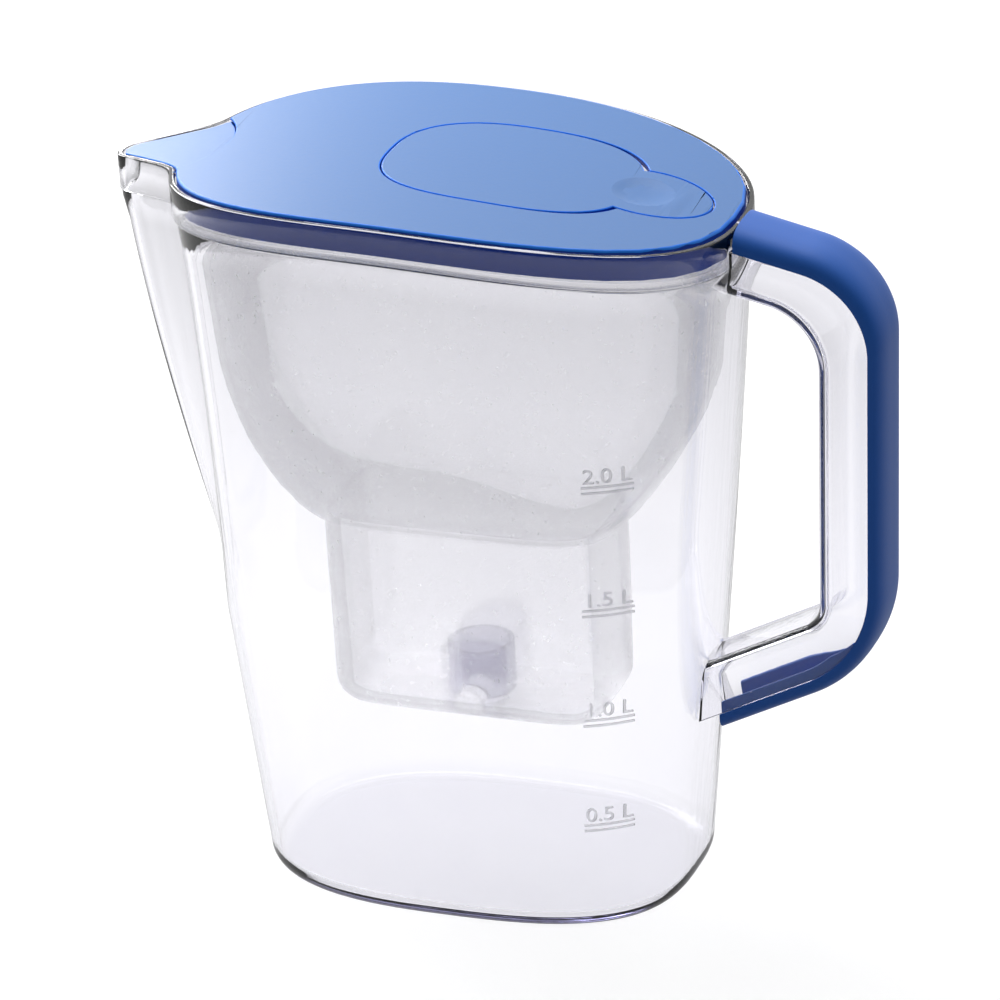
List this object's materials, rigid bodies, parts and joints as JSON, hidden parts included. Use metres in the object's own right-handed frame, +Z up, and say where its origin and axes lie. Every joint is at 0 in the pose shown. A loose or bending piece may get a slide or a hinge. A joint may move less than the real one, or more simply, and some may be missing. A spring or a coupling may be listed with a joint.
{
  "type": "water filter pitcher",
  "caption": "Clear jug with a pouring spout and a covered loop handle, a lift-out funnel for a filter cartridge, and a lid with a tipping fill flap and a spout flap.",
  "frame": {"origin": "middle of the jug's flat underside", "axes": "+X from the jug to its handle with the spout at -X, +Z up from the surface the jug stands on, and the object is symmetric about the XZ plane apart from its level marks"},
  "size_m": [0.2608, 0.127, 0.2509],
  "materials": {
    "clear_plastic": "clear, polished",
    "frosted_plastic": "frosted, lets light through",
    "lid_plastic": "satin",
    "grip": "soft-touch, matt"
  },
  "bodies": {
    "jug": {"jug_shell": "clear_plastic", "handle_frame": "clear_plastic", "handle_grip": "grip", "level_marks": "clear_plastic"},
    "funnel": {"funnel_bowl": "frosted_plastic", "guide_tube": "frosted_plastic"},
    "lid": {"lid_cover": "lid_plastic", "lid_ring": "lid_plastic"},
    "fill_flap": {"fill_flap": "lid_plastic"},
    "spout_flap": {"spout_flap": "lid_plastic"}
  },
  "joints": [
    {"name": "funnel_lift", "type": "slide", "parent": "jug", "child": "funnel", "axis": [0, 0, 1], "range_m": [0, 0.2]},
    {"name": "lid_lift", "type": "slide", "parent": "funnel", "child": "lid", "axis": [0, 0, 1], "range_m": [0, 0.06]},
    {"name": "fill_flap_hinge", "type": "hinge", "parent": "lid", "child": "fill_flap", "pos_m": [0.0628, 0, 0.24166], "axis": [0, 1, 0], "range_deg": [0, 60]},
    {"name": "spout_flap_hinge", "type": "hinge", "parent": "lid", "child": "spout_flap", "pos_m": [-0.084, 0, 0.24534], "axis": [0, 1, 0], "range_deg": [0, 60]}
  ]
}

* * * * *

**Written request**
Every line of the material must be returned exactly as it appears.

**Exercise output**
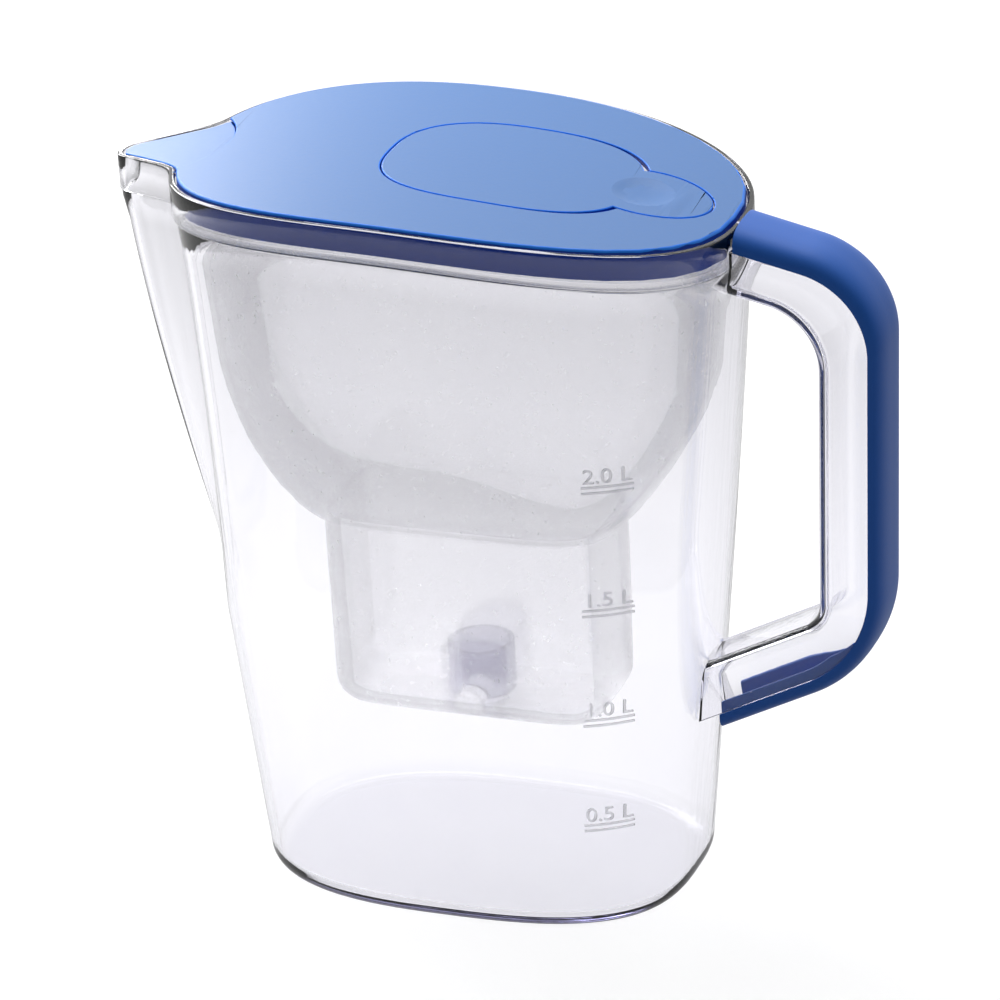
List this object's materials, rigid bodies, parts and joints as JSON, hidden parts included. Use metres in the object's own right-handed frame, +Z up, and say where its origin and axes lie. Every joint is at 0 in the pose shown. A loose or bending piece may get a slide or a hinge. A joint may move less than the real one, or more simply, and some may be missing. A spring or a coupling may be listed with a joint.
{
  "type": "water filter pitcher",
  "caption": "Clear jug with a pouring spout and a covered loop handle, a lift-out funnel for a filter cartridge, and a lid with a tipping fill flap and a spout flap.",
  "frame": {"origin": "middle of the jug's flat underside", "axes": "+X from the jug to its handle with the spout at -X, +Z up from the surface the jug stands on, and the object is symmetric about the XZ plane apart from its level marks"},
  "size_m": [0.2608, 0.127, 0.2509],
  "materials": {
    "clear_plastic": "clear, polished",
    "frosted_plastic": "frosted, lets light through",
    "lid_plastic": "satin",
    "grip": "soft-touch, matt"
  },
  "bodies": {
    "jug": {"jug_shell": "clear_plastic", "handle_frame": "clear_plastic", "handle_grip": "grip", "level_marks": "clear_plastic"},
    "funnel": {"funnel_bowl": "frosted_plastic", "guide_tube": "frosted_plastic"},
    "lid": {"lid_cover": "lid_plastic", "lid_ring": "lid_plastic"},
    "fill_flap": {"fill_flap": "lid_plastic"},
    "spout_flap": {"spout_flap": "lid_plastic"}
  },
  "joints": [
    {"name": "funnel_lift", "type": "slide", "parent": "jug", "child": "funnel", "axis": [0, 0, 1], "range_m": [0, 0.2]},
    {"name": "lid_lift", "type": "slide", "parent": "funnel", "child": "lid", "axis": [0, 0, 1], "range_m": [0, 0.06]},
    {"name": "fill_flap_hinge", "type": "hinge", "parent": "lid", "child": "fill_flap", "pos_m": [0.0628, 0, 0.24166], "axis": [0, 1, 0], "range_deg": [0, 60]},
    {"name": "spout_flap_hinge", "type": "hinge", "parent": "lid", "child": "spout_flap", "pos_m": [-0.084, 0, 0.24534], "axis": [0, 1, 0], "range_deg": [0, 60]}
  ]
}